Blowing winds and the final straw

Glenn Brunkow is a fifth-generation farmer in the Northern Flint Hills of Pottawatomie County in Kansas. He was a county Extension agent for 19 years before returning to farm and ranch full time. Reach him at editorial@midwestmessenger.com.

Yesterday it was a bit breezy. Breezy if you consider breezy 50 mph gusts a breeze.

Of course, the cows were out of hay, and I needed to fill all the hay feeders. Or I thought I needed to because of all the rain that was predicted. We got about a tenth of an inch. You would have thought with all of that wind we would have at least had a decent thunderstorm.

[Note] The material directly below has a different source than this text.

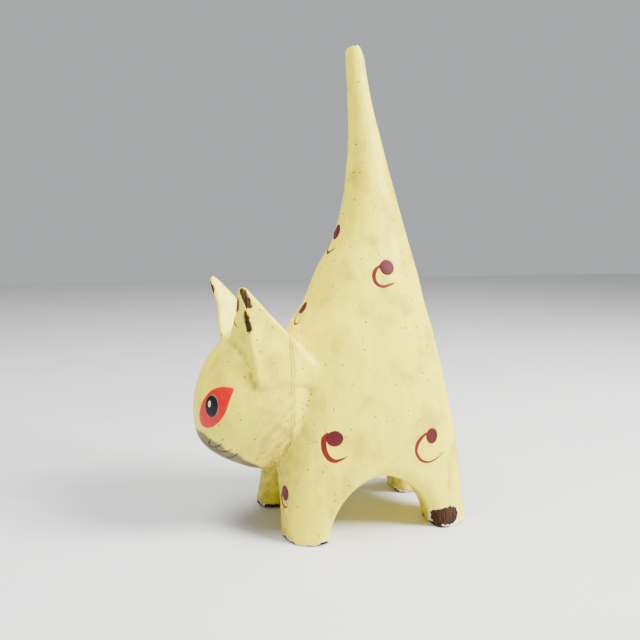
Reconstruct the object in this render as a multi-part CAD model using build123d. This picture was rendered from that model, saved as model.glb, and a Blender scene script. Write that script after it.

There I was out trying to take net wrap off in gale force winds. I admit that I am not particularly smart but by the second or third bale I have usually learned which side is the best for not blowing hay into my face. Yesterday I did not find that “happy” spot. I still feel like I am covered in hay dust and pieces. My ears and eyes will never be the same.

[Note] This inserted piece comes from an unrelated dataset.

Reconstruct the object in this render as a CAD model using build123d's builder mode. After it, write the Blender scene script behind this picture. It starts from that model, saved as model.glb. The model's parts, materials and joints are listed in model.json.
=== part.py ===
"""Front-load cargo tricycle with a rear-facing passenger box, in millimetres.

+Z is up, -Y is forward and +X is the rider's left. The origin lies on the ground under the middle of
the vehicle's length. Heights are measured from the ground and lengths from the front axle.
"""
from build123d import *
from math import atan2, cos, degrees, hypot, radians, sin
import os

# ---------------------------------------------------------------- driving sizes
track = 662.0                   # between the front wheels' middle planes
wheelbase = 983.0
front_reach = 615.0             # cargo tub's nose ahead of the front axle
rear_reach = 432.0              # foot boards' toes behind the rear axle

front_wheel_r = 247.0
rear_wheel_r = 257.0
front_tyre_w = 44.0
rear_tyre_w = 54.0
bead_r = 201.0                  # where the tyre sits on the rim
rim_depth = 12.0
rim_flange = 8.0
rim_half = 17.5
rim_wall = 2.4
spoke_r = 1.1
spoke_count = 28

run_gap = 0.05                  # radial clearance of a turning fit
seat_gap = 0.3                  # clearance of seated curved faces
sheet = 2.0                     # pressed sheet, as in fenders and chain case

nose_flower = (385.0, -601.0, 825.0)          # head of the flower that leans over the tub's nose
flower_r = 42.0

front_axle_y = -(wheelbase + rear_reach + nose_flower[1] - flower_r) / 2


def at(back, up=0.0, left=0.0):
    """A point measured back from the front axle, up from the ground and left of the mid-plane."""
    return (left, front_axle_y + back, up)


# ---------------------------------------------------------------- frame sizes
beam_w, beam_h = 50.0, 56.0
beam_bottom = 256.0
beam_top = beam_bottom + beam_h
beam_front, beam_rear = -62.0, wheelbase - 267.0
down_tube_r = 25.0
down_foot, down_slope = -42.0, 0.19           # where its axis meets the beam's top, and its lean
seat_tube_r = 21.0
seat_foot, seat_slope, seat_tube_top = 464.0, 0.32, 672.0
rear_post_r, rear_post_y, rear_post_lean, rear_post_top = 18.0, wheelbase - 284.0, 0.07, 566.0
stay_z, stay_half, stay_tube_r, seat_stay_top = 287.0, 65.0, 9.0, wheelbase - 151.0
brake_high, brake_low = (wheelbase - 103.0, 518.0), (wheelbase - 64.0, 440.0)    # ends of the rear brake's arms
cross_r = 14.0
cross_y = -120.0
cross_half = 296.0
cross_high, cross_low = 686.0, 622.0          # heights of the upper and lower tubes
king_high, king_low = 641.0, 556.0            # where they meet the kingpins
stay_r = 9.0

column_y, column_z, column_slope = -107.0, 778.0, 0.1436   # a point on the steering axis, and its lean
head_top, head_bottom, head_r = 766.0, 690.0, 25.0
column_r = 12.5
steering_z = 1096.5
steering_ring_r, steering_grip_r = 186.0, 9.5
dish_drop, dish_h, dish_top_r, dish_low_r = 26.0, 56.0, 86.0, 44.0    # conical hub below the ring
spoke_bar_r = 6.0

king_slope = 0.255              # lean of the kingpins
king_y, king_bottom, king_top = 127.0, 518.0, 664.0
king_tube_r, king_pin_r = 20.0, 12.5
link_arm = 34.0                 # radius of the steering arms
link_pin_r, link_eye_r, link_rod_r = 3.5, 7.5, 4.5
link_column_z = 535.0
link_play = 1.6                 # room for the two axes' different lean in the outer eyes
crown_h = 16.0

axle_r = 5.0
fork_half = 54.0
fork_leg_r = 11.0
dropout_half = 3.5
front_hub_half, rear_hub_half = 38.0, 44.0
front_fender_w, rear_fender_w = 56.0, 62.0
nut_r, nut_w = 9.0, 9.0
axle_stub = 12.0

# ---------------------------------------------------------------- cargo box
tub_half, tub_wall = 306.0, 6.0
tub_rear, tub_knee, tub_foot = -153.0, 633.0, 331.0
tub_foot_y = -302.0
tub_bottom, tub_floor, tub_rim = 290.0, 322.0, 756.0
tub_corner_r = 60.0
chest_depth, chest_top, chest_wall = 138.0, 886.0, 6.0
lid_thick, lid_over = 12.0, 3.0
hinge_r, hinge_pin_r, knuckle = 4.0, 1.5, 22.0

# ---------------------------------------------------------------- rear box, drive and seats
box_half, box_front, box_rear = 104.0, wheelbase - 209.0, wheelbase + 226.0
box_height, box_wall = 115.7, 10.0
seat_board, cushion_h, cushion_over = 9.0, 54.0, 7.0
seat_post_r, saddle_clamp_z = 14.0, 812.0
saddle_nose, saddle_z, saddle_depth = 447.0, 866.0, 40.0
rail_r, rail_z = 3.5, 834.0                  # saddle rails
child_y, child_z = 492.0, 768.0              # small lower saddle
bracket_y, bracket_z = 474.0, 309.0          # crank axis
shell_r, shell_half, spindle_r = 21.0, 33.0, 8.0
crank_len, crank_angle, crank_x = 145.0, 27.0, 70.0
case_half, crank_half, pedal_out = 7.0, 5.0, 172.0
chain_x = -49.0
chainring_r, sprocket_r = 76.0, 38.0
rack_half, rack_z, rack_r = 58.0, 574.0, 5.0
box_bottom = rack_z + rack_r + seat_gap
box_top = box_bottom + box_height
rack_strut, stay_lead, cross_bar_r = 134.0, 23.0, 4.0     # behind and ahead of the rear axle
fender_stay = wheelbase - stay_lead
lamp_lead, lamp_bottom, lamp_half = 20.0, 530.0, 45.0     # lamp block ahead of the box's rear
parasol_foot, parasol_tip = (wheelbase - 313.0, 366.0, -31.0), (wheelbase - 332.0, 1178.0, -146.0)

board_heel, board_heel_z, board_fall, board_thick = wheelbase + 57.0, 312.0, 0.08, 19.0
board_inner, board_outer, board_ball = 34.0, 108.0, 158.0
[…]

Trying to figure out the best way to park the tractor to get out of the door was the other conundrum. If you parked into the wind, it would blow it shut on your leg, and that was not good. If you parked with the wind, you better have a good grip on the door or you will be buying a new one.

Parking sideways into the wind was the worst because as soon as I would open the door the wind would move a winters worth of dust, hay and other things around the cab. It was bad enough to brave dust and junk outside, let alone be trapped with it in the cab.

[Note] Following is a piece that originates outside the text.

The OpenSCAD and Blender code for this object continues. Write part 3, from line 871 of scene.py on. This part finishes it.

I guess the fact that the temperature was in the upper 80s was a blessing because if it had been cold, it would have been far more miserable. However, I did find out my air conditioner did not work, and I was not about to open the windows (not that the wing windows help a lot anyway).

Once you got the bale to the cows and managed to get out, the fun really started.

I did notice that, in general, the cows were much smarter than I was and watched from spots protected by the wind. After the first two bales I learned to leave my ball cap in the tractor rather than try to chase it down. Between cutting the net wrap and braving the dirt blowing in the wind I felt like I had breathed in about 10 pounds of “stuff.” This morning when I woke up, I had to pry my eyes apart.

The whole time I was feeding I could smell smoke in the air, and I knew that some of the fires from the previous couple of days had rekindled. I feel the need to shout out to our local volunteer fire departments. They managed to contain and put out all the fires. I am not sure how they did it, but they are real heroes and saved a lot of people, animals and property. I probably should not be whining about my working conditions compared to what they were dealing with.

Back to the bales. When I finally got the net wrap cut, pulling it off of the bale was another challenge. That brought a whole new wave of hay bits and particles. The worst part was if there was a small part of the net wrap that separated from the bigger whole. Fat boy was trying to chase down this wispy bit of net wrap. I was really glad no one was watching.

My last bales went to the calves in the corral. Thankfully, the outside gate opened so that the wind kept it open. The inner gate was the opposite. Opening it, getting back in the tractor, and getting through before the wind gusted and blew it shut was a real challenge. The last straw happened in the calf pen, and it just put the icing on the cake.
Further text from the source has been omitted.